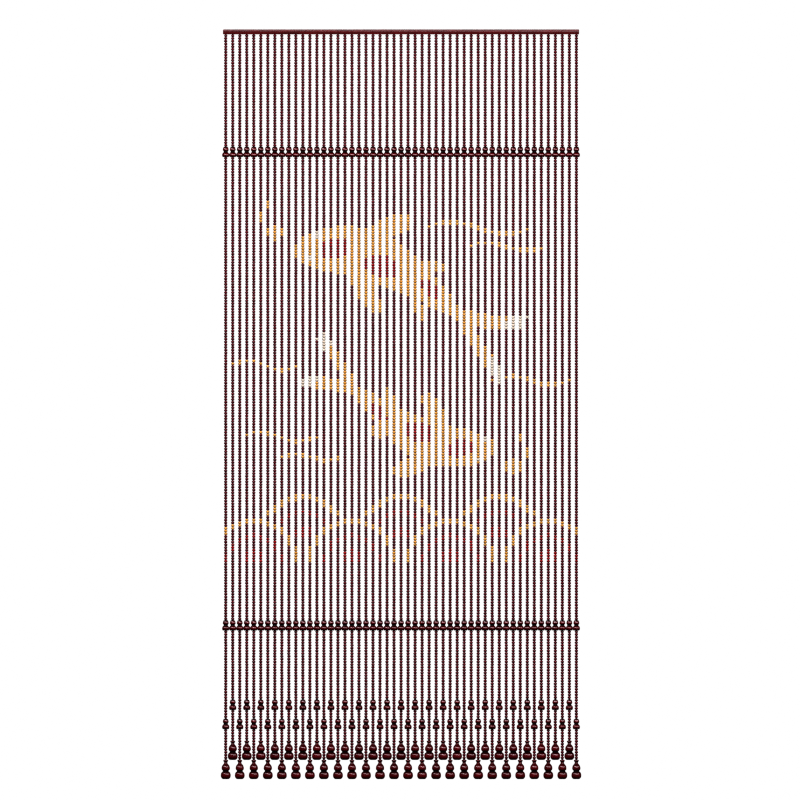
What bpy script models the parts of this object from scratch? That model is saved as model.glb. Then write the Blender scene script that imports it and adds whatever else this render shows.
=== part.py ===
"""Bead curtain: strings of small wooden beads under a narrow heading strip.

Two cross rows of gourd beads tie the strings side by side, and each string
ends in a small gourd and a large gourd pendant. The strings are plain here:
each is turned with four sides, as wide as its beads, with the true outline
of the gourds on it.

The origin is the middle of the heading strip's top face. +Z is up, and the
curtain hangs in the XZ plane. Sizes are in metres.
"""

from collections import namedtuple

import bpy

# One section of a turned outline: how far it lies below the piece's own top,
# and its radius.
Section = namedtuple("Section", "drop radius")

STRINGS = 51
STRING_PITCH = 0.01753
SIDES = 4

BEAD_RADIUS = 0.00365
BEAD_LENGTH = 0.006855
SPACER_LENGTH = 0.002

HEADING_WIDTH = 0.890
HEADING_DEPTH = 0.012
HEADING_HEIGHT = 0.012
ROOT_DEPTH = 0.004

CROSS_CORD_SIZE = 0.0032
CROSS_CORD_DROP = 0.0191

# Clearance between one piece and the piece under it.
GAP = 0.0003

# Beads on each length of string.
BEADS_ABOVE_UPPER_ROW = 41
BEADS_BETWEEN_ROWS = 169
BEADS_BELOW_LOWER_ROW = {"even": 25, "odd": 32}
BEADS_ABOVE_PENDANT = 11

GOURD_LENGTH = 0.0252
GOURD = (
    Section(drop=0.0000, radius=BEAD_RADIUS),
    Section(drop=0.0036, radius=0.0066),
    Section(drop=0.0084, radius=0.0066),
    Section(drop=0.0122, radius=0.0045),
    Section(drop=0.0162, radius=0.0085),
    Section(drop=0.0220, radius=0.0085),
    Section(drop=GOURD_LENGTH, radius=BEAD_RADIUS),
)

PENDANT_LENGTH = 0.0480
PENDANT = (
    Section(drop=0.0000, radius=0.0058),
    Section(drop=0.0044, radius=0.0058),
    Section(drop=0.0066, radius=0.0040),
    Section(drop=0.0138, radius=0.0083),
    Section(drop=0.0222, radius=0.0101),
    Section(drop=0.0277, radius=0.0068),
    Section(drop=0.0328, radius=0.0109),
    Section(drop=0.0414, radius=0.0123),
    Section(drop=PENDANT_LENGTH, radius=0.0060),
)

WOOD = (0.10, 0.010, 0.016, 1.0)

# Heights that follow from the sizes above.
HEADING_BOTTOM = -HEADING_HEIGHT
UPPER_ROW_TOP = HEADING_BOTTOM - BEADS_ABOVE_UPPER_ROW * BEAD_LENGTH
UPPER_ROW_BOTTOM = UPPER_ROW_TOP - GOURD_LENGTH
LOWER_ROW_TOP = UPPER_ROW_BOTTOM - BEADS_BETWEEN_ROWS * BEAD_LENGTH
LOWER_ROW_BOTTOM = LOWER_ROW_TOP - GOURD_LENGTH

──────

WRITTEN INSTRUCTION –
Return all of the data word for word.

PROBLEM SOLUTION –
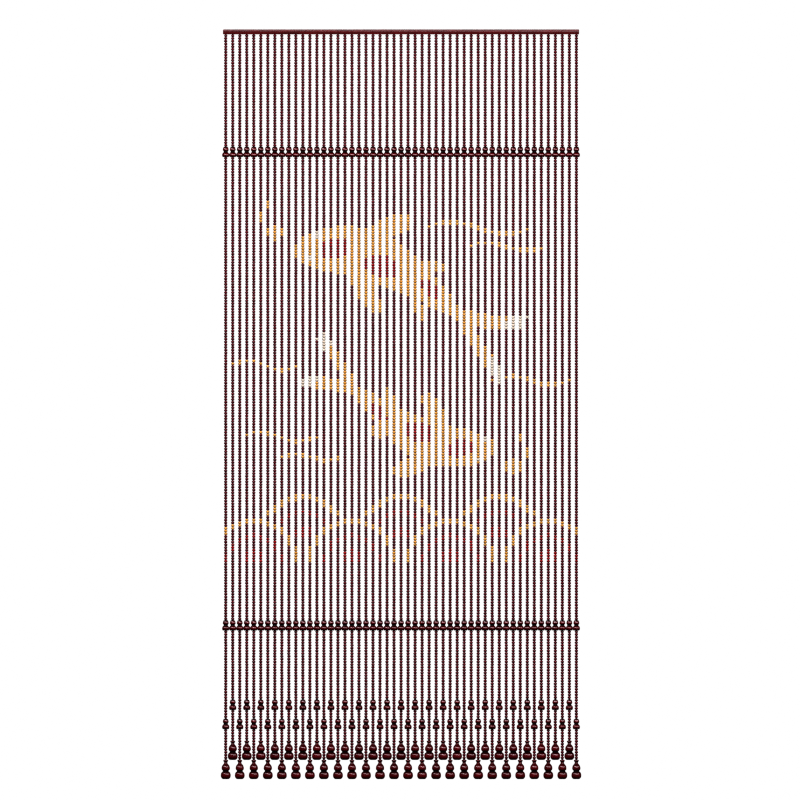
What bpy script models the parts of this object from scratch? That model is saved as model.glb. Then write the Blender scene script that imports it and adds whatever else this render shows.
=== part.py ===
"""Bead curtain: strings of small wooden beads under a narrow heading strip.

Two cross rows of gourd beads tie the strings side by side, and each string
ends in a small gourd and a large gourd pendant. The strings are plain here:
each is turned with four sides, as wide as its beads, with the true outline
of the gourds on it.

The origin is the middle of the heading strip's top face. +Z is up, and the
curtain hangs in the XZ plane. Sizes are in metres.
"""

from collections import namedtuple

import bpy

# One section of a turned outline: how far it lies below the piece's own top,
# and its radius.
Section = namedtuple("Section", "drop radius")

STRINGS = 51
STRING_PITCH = 0.01753
SIDES = 4

BEAD_RADIUS = 0.00365
BEAD_LENGTH = 0.006855
SPACER_LENGTH = 0.002

HEADING_WIDTH = 0.890
HEADING_DEPTH = 0.012
HEADING_HEIGHT = 0.012
ROOT_DEPTH = 0.004

CROSS_CORD_SIZE = 0.0032
CROSS_CORD_DROP = 0.0191

# Clearance between one piece and the piece under it.
GAP = 0.0003

# Beads on each length of string.
BEADS_ABOVE_UPPER_ROW = 41
BEADS_BETWEEN_ROWS = 169
BEADS_BELOW_LOWER_ROW = {"even": 25, "odd": 32}
BEADS_ABOVE_PENDANT = 11

GOURD_LENGTH = 0.0252
GOURD = (
    Section(drop=0.0000, radius=BEAD_RADIUS),
    Section(drop=0.0036, radius=0.0066),
    Section(drop=0.0084, radius=0.0066),
    Section(drop=0.0122, radius=0.0045),
    Section(drop=0.0162, radius=0.0085),
    Section(drop=0.0220, radius=0.0085),
    Section(drop=GOURD_LENGTH, radius=BEAD_RADIUS),
)

PENDANT_LENGTH = 0.0480
PENDANT = (
    Section(drop=0.0000, radius=0.0058),
    Section(drop=0.0044, radius=0.0058),
    Section(drop=0.0066, radius=0.0040),
    Section(drop=0.0138, radius=0.0083),
    Section(drop=0.0222, radius=0.0101),
    Section(drop=0.0277, radius=0.0068),
    Section(drop=0.0328, radius=0.0109),
    Section(drop=0.0414, radius=0.0123),
    Section(drop=PENDANT_LENGTH, radius=0.0060),
)

WOOD = (0.10, 0.010, 0.016, 1.0)

# Heights that follow from the sizes above.
HEADING_BOTTOM = -HEADING_HEIGHT
UPPER_ROW_TOP = HEADING_BOTTOM - BEADS_ABOVE_UPPER_ROW * BEAD_LENGTH
UPPER_ROW_BOTTOM = UPPER_ROW_TOP - GOURD_LENGTH
LOWER_ROW_TOP = UPPER_ROW_BOTTOM - BEADS_BETWEEN_ROWS * BEAD_LENGTH
LOWER_ROW_BOTTOM = LOWER_ROW_TOP - GOURD_LENGTH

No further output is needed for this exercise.